[Source data]
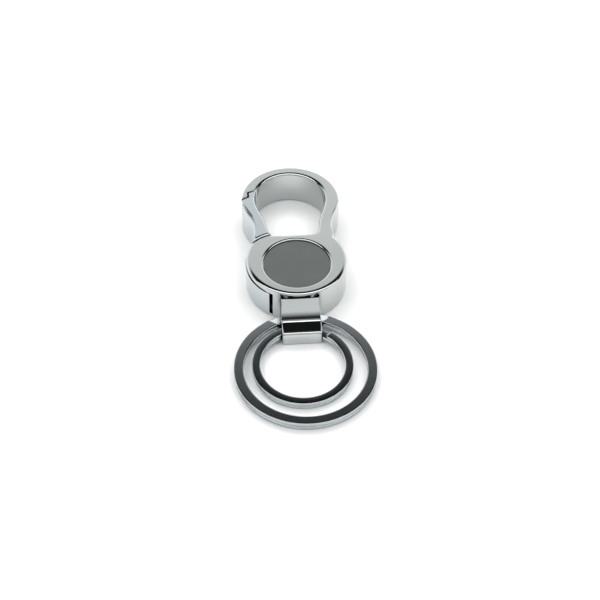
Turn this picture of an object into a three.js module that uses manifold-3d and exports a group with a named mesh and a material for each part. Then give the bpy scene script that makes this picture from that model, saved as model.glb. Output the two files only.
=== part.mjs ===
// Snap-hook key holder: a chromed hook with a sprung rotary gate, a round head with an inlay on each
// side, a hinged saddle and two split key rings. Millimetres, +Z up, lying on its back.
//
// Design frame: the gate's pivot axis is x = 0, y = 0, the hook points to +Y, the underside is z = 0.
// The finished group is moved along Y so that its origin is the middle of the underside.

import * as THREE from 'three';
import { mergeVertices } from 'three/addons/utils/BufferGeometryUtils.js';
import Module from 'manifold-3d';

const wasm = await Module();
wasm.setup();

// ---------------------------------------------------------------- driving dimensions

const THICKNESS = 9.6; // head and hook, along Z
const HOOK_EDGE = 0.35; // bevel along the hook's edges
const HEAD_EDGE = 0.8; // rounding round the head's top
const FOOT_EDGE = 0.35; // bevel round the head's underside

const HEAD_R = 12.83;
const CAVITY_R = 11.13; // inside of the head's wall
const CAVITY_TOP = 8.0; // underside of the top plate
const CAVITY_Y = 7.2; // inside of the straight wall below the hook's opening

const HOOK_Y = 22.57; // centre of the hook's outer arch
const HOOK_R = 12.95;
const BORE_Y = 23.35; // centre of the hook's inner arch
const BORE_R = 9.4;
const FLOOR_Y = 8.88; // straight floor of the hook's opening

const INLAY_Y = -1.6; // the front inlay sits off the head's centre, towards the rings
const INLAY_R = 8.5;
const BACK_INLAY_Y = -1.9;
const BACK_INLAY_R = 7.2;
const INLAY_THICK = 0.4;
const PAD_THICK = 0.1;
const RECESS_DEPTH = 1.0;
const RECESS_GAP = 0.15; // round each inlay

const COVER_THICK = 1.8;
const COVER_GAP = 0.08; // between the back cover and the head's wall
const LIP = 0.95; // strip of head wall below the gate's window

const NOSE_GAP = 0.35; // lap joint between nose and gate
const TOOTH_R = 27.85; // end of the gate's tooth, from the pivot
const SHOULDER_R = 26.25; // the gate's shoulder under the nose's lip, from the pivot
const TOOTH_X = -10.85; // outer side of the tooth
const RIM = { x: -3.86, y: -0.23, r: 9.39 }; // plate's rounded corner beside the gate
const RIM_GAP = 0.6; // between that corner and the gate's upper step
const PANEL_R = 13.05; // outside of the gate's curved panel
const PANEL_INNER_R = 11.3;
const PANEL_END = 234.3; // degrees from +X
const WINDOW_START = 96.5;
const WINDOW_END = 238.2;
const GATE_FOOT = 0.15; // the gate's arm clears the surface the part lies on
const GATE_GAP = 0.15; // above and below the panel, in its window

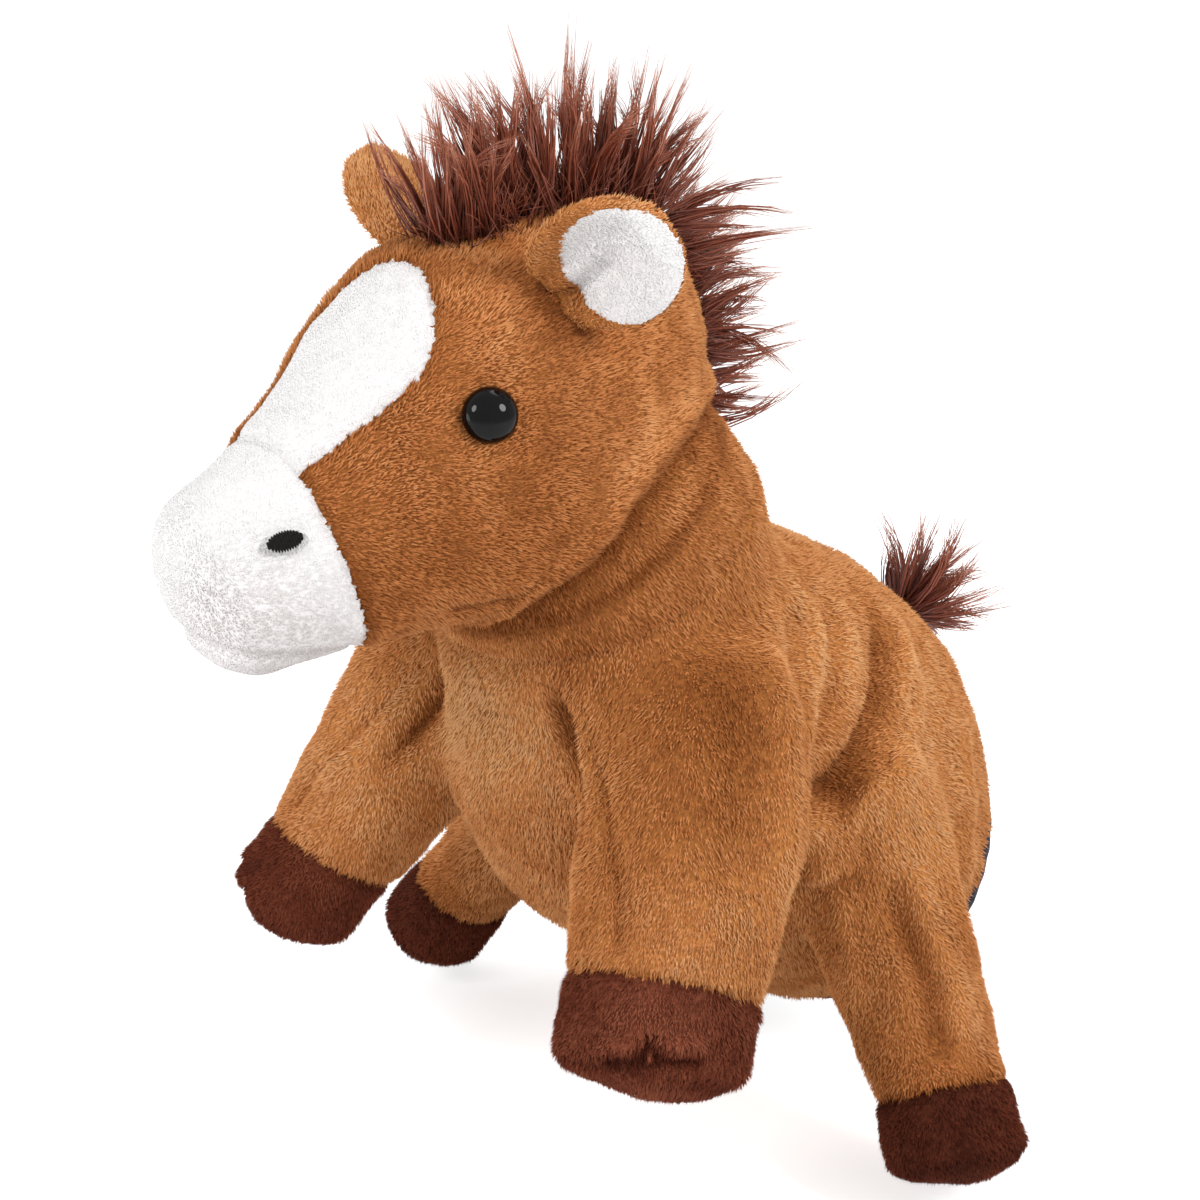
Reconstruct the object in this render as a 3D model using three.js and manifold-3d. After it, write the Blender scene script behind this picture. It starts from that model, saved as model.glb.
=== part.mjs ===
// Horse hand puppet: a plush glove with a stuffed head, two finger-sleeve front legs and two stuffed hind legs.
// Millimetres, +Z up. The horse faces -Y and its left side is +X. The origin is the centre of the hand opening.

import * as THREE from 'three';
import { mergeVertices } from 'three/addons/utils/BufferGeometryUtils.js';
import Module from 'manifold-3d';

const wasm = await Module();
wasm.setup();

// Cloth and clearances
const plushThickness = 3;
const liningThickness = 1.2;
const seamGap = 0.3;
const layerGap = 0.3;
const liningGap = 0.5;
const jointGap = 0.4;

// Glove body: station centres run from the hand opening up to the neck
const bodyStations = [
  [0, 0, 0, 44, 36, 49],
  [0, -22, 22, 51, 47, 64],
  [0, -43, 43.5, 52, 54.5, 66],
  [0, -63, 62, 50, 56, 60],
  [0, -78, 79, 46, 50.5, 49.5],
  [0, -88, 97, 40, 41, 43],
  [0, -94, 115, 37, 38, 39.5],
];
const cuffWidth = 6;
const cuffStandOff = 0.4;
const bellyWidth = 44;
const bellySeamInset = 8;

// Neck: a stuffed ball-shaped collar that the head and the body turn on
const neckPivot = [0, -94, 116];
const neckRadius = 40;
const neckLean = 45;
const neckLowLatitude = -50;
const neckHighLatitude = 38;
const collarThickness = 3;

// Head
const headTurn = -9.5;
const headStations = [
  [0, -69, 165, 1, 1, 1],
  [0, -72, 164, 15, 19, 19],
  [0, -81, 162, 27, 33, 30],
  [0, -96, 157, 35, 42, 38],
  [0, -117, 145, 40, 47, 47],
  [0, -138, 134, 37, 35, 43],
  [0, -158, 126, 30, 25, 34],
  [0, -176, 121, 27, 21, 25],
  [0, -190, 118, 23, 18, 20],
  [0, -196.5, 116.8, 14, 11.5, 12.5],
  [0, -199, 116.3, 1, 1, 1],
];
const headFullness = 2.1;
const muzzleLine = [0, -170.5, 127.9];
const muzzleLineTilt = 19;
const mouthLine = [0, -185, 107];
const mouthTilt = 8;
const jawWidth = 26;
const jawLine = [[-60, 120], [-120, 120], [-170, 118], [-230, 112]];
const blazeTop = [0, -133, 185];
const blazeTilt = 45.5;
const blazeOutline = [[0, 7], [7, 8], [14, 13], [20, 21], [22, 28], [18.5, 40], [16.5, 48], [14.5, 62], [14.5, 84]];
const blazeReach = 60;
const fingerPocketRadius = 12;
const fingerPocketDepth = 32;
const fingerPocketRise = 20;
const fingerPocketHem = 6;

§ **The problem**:
Reproduce every line of the material above exactly.

§ **Output for this exercise**:
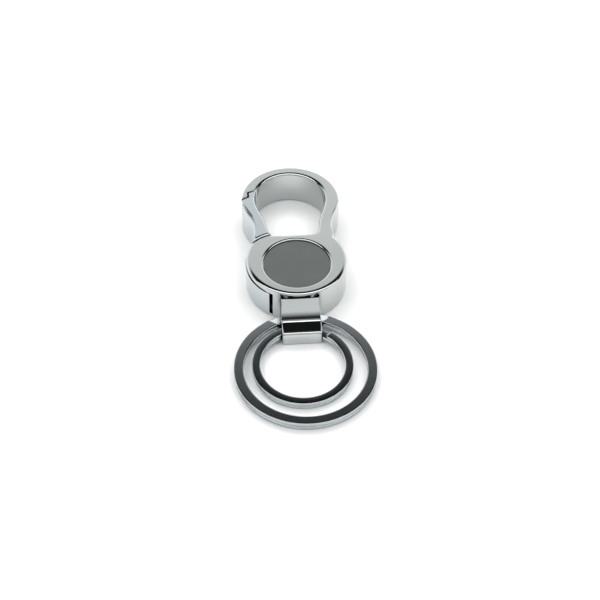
Turn this picture of an object into a three.js module that uses manifold-3d and exports a group with a named mesh and a material for each part. Then give the bpy scene script that makes this picture from that model, saved as model.glb. Output the two files only.
=== part.mjs ===
// Snap-hook key holder: a chromed hook with a sprung rotary gate, a round head with an inlay on each
// side, a hinged saddle and two split key rings. Millimetres, +Z up, lying on its back.
//
// Design frame: the gate's pivot axis is x = 0, y = 0, the hook points to +Y, the underside is z = 0.
// The finished group is moved along Y so that its origin is the middle of the underside.

import * as THREE from 'three';
import { mergeVertices } from 'three/addons/utils/BufferGeometryUtils.js';
import Module from 'manifold-3d';

const wasm = await Module();
wasm.setup();

// ---------------------------------------------------------------- driving dimensions

const THICKNESS = 9.6; // head and hook, along Z
const HOOK_EDGE = 0.35; // bevel along the hook's edges
const HEAD_EDGE = 0.8; // rounding round the head's top
const FOOT_EDGE = 0.35; // bevel round the head's underside

const HEAD_R = 12.83;
const CAVITY_R = 11.13; // inside of the head's wall
const CAVITY_TOP = 8.0; // underside of the top plate
const CAVITY_Y = 7.2; // inside of the straight wall below the hook's opening

const HOOK_Y = 22.57; // centre of the hook's outer arch
const HOOK_R = 12.95;
const BORE_Y = 23.35; // centre of the hook's inner arch
const BORE_R = 9.4;
const FLOOR_Y = 8.88; // straight floor of the hook's opening

const INLAY_Y = -1.6; // the front inlay sits off the head's centre, towards the rings
const INLAY_R = 8.5;
const BACK_INLAY_Y = -1.9;
const BACK_INLAY_R = 7.2;
const INLAY_THICK = 0.4;
const PAD_THICK = 0.1;
const RECESS_DEPTH = 1.0;
const RECESS_GAP = 0.15; // round each inlay

const COVER_THICK = 1.8;
const COVER_GAP = 0.08; // between the back cover and the head's wall
const LIP = 0.95; // strip of head wall below the gate's window

const NOSE_GAP = 0.35; // lap joint between nose and gate
const TOOTH_R = 27.85; // end of the gate's tooth, from the pivot
const SHOULDER_R = 26.25; // the gate's shoulder under the nose's lip, from the pivot
const TOOTH_X = -10.85; // outer side of the tooth
const RIM = { x: -3.86, y: -0.23, r: 9.39 }; // plate's rounded corner beside the gate
const RIM_GAP = 0.6; // between that corner and the gate's upper step
const PANEL_R = 13.05; // outside of the gate's curved panel
const PANEL_INNER_R = 11.3;
const PANEL_END = 234.3; // degrees from +X
const WINDOW_START = 96.5;
const WINDOW_END = 238.2;
const GATE_FOOT = 0.15; // the gate's arm clears the surface the part lies on
const GATE_GAP = 0.15; // above and below the panel, in its window

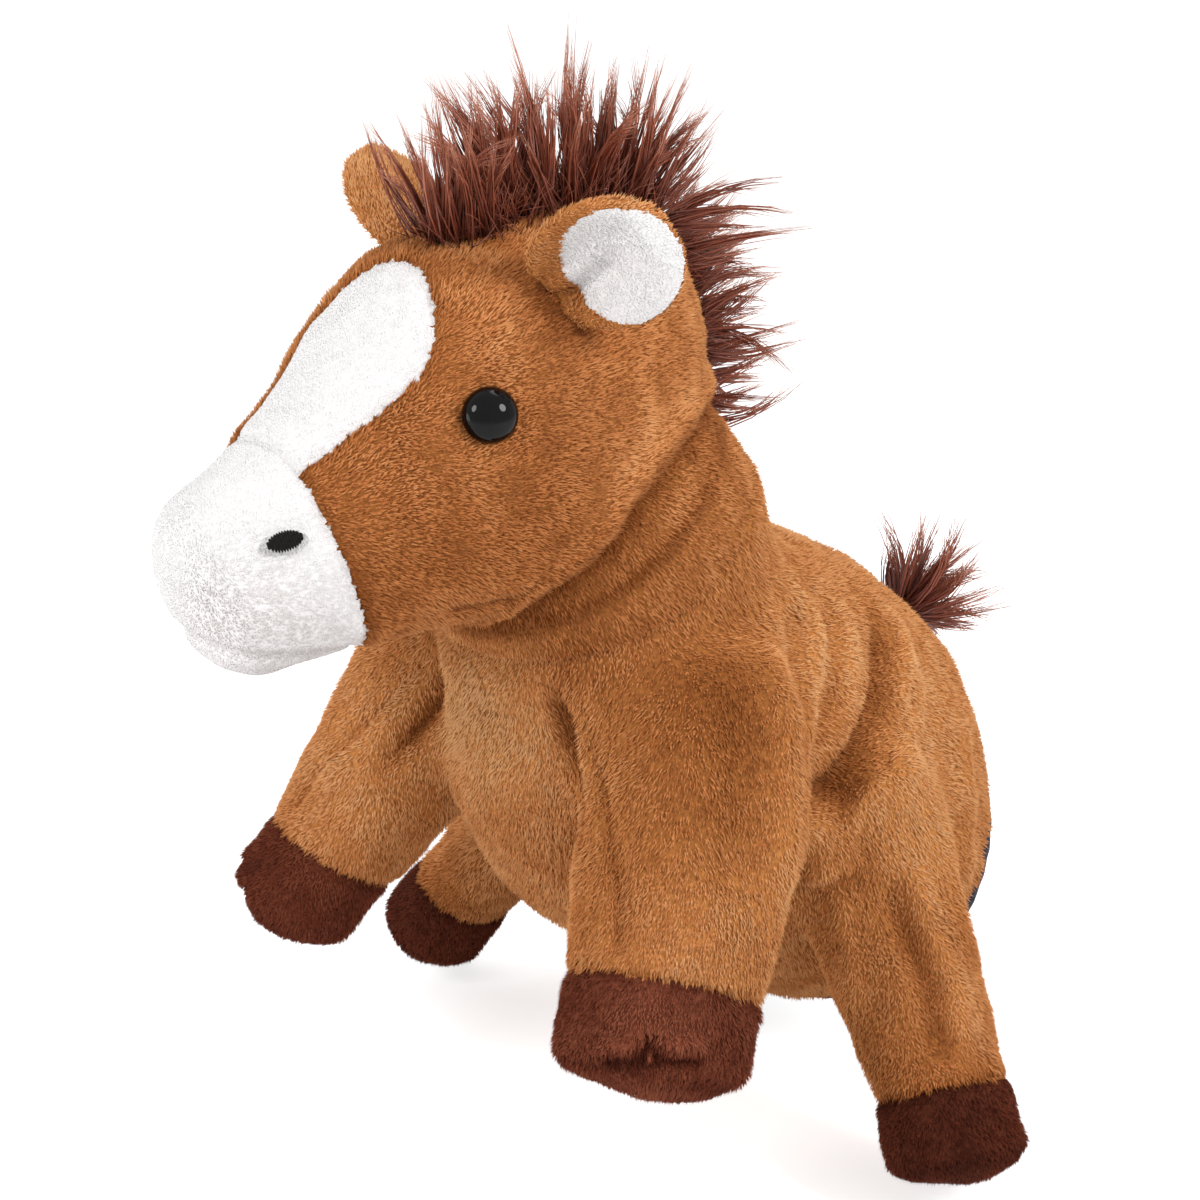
Reconstruct the object in this render as a 3D model using three.js and manifold-3d. After it, write the Blender scene script behind this picture. It starts from that model, saved as model.glb.
=== part.mjs ===
// Horse hand puppet: a plush glove with a stuffed head, two finger-sleeve front legs and two stuffed hind legs.
// Millimetres, +Z up. The horse faces -Y and its left side is +X. The origin is the centre of the hand opening.

import * as THREE from 'three';
import { mergeVertices } from 'three/addons/utils/BufferGeometryUtils.js';
import Module from 'manifold-3d';

const wasm = await Module();
wasm.setup();

// Cloth and clearances
const plushThickness = 3;
const liningThickness = 1.2;
const seamGap = 0.3;
const layerGap = 0.3;
const liningGap = 0.5;
const jointGap = 0.4;

// Glove body: station centres run from the hand opening up to the neck
const bodyStations = [
  [0, 0, 0, 44, 36, 49],
  [0, -22, 22, 51, 47, 64],
  [0, -43, 43.5, 52, 54.5, 66],
  [0, -63, 62, 50, 56, 60],
  [0, -78, 79, 46, 50.5, 49.5],
  [0, -88, 97, 40, 41, 43],
  [0, -94, 115, 37, 38, 39.5],
];
const cuffWidth = 6;
const cuffStandOff = 0.4;
const bellyWidth = 44;
const bellySeamInset = 8;

// Neck: a stuffed ball-shaped collar that the head and the body turn on
const neckPivot = [0, -94, 116];
const neckRadius = 40;
const neckLean = 45;
const neckLowLatitude = -50;
const neckHighLatitude = 38;
const collarThickness = 3;

// Head
const headTurn = -9.5;
const headStations = [
  [0, -69, 165, 1, 1, 1],
  [0, -72, 164, 15, 19, 19],
  [0, -81, 162, 27, 33, 30],
  [0, -96, 157, 35, 42, 38],
  [0, -117, 145, 40, 47, 47],
  [0, -138, 134, 37, 35, 43],
  [0, -158, 126, 30, 25, 34],
  [0, -176, 121, 27, 21, 25],
  [0, -190, 118, 23, 18, 20],
  [0, -196.5, 116.8, 14, 11.5, 12.5],
  [0, -199, 116.3, 1, 1, 1],
];
const headFullness = 2.1;
const muzzleLine = [0, -170.5, 127.9];
const muzzleLineTilt = 19;
const mouthLine = [0, -185, 107];
const mouthTilt = 8;
const jawWidth = 26;
const jawLine = [[-60, 120], [-120, 120], [-170, 118], [-230, 112]];
const blazeTop = [0, -133, 185];
const blazeTilt = 45.5;
const blazeOutline = [[0, 7], [7, 8], [14, 13], [20, 21], [22, 28], [18.5, 40], [16.5, 48], [14.5, 62], [14.5, 84]];
const blazeReach = 60;
const fingerPocketRadius = 12;
const fingerPocketDepth = 32;
const fingerPocketRise = 20;
const fingerPocketHem = 6;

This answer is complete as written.